И вот, вернувшись в Москву и просматривая новости в интернете, наткнулась на рождественское интервью Патриарха Кирилла.
http://www.patriarchia.ru/db/text/1932241.htmlИ первое, что там увидела, на что сразу обратила внимание после чтения Достоевского - он говорит о чуде. О принесении пояса Богородицы и очередях к нему говорит как о самом «потрясающем», в положительном смысле, событии прошедшего года, и главное, объясняет веру именно с позиции «чуда». Сразу подумала, что и об «укреплении авторитета» церкви очень много говорит Патриарх, в самых разных речах и интервью.
Но «тайна», где же тайна? В речах Патриарха есть признание о «чуде» и «авторитете», но если действительно есть подмена, и в основание сегодняшней, т.н. "официальной" церкви положено то, что отверг в пустыне Христос, обязательно должна быть тайна. Без нее невозможно поделить людей на "избранных", знающих, и "профанов", а без этого нет церкви Антихриста.
И тайна нашлась, в те же дни, по ссылкам на обсуждение статьи священника на Правмире. Собственно, это случайность, что в те дни обсуждали именно эту, можно было взять и другую статью-проповедь. Но эта была очень, гротескно характерна.
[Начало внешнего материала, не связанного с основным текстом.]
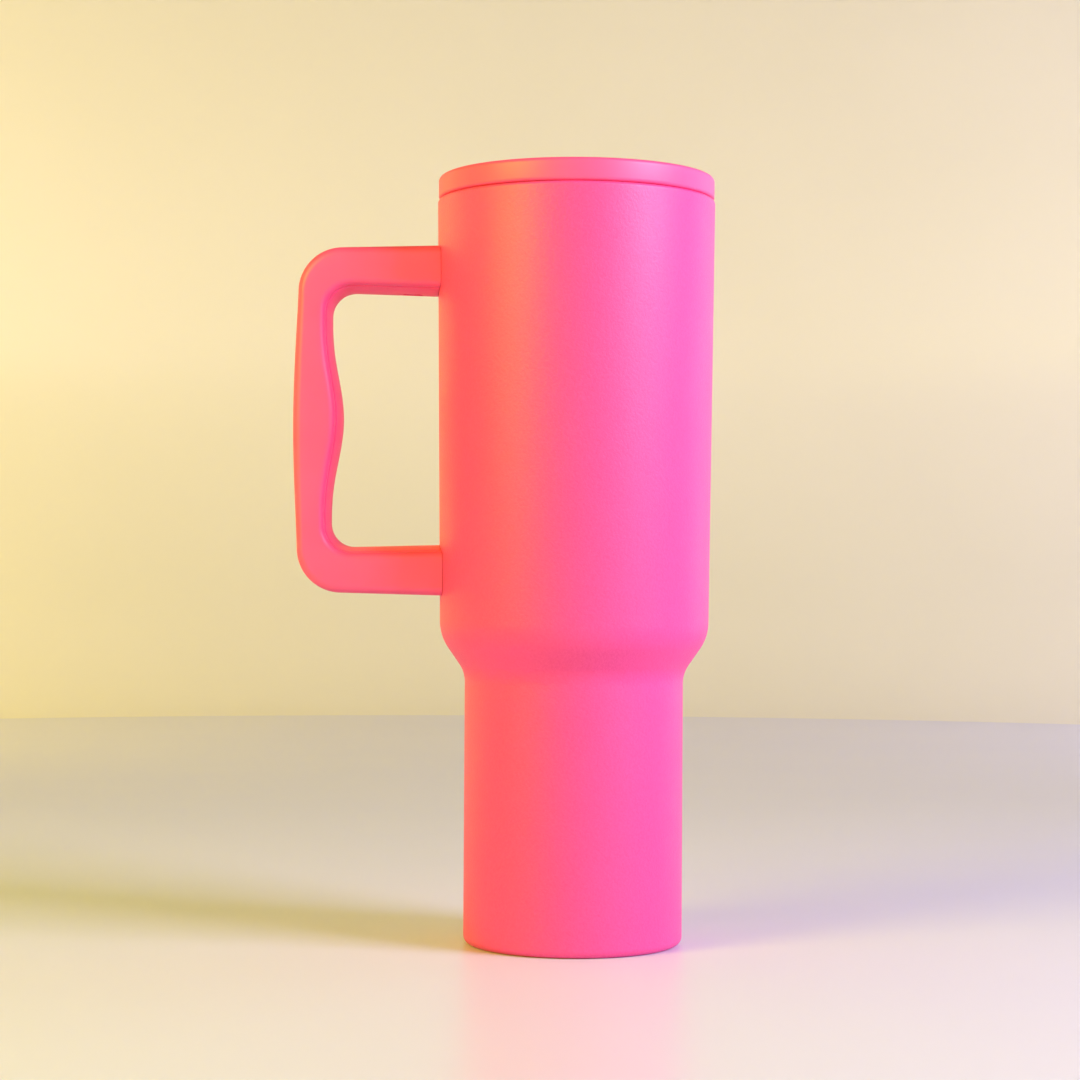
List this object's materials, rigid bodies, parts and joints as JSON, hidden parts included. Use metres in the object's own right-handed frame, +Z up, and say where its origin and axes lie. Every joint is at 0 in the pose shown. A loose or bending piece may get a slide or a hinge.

Кроме того, священник, по-видимому, искренний и хороший, что делает его полностью «персонажем Достоевского». Статья была мутная и ни о чем, но главная мысль была именно такой - есть профаны, а есть мы, трагично помеченные некой печатью сакральной тайны.
Сейчас погуглив Правмир, нашла другую статью того же священника, с упоминанием интервью Патриарха. Мысли о том, что «церковь - это я, ты, он, она» - казалось бы, правильные. Но опять в загадочно-непонятной концовке текста - то же ощущение избранничества и раздельности с «толпой». И слово «чудо» из интервью Патриарха он прямо заменяет на слово «церковь». Случайность? Думаю, это - признание.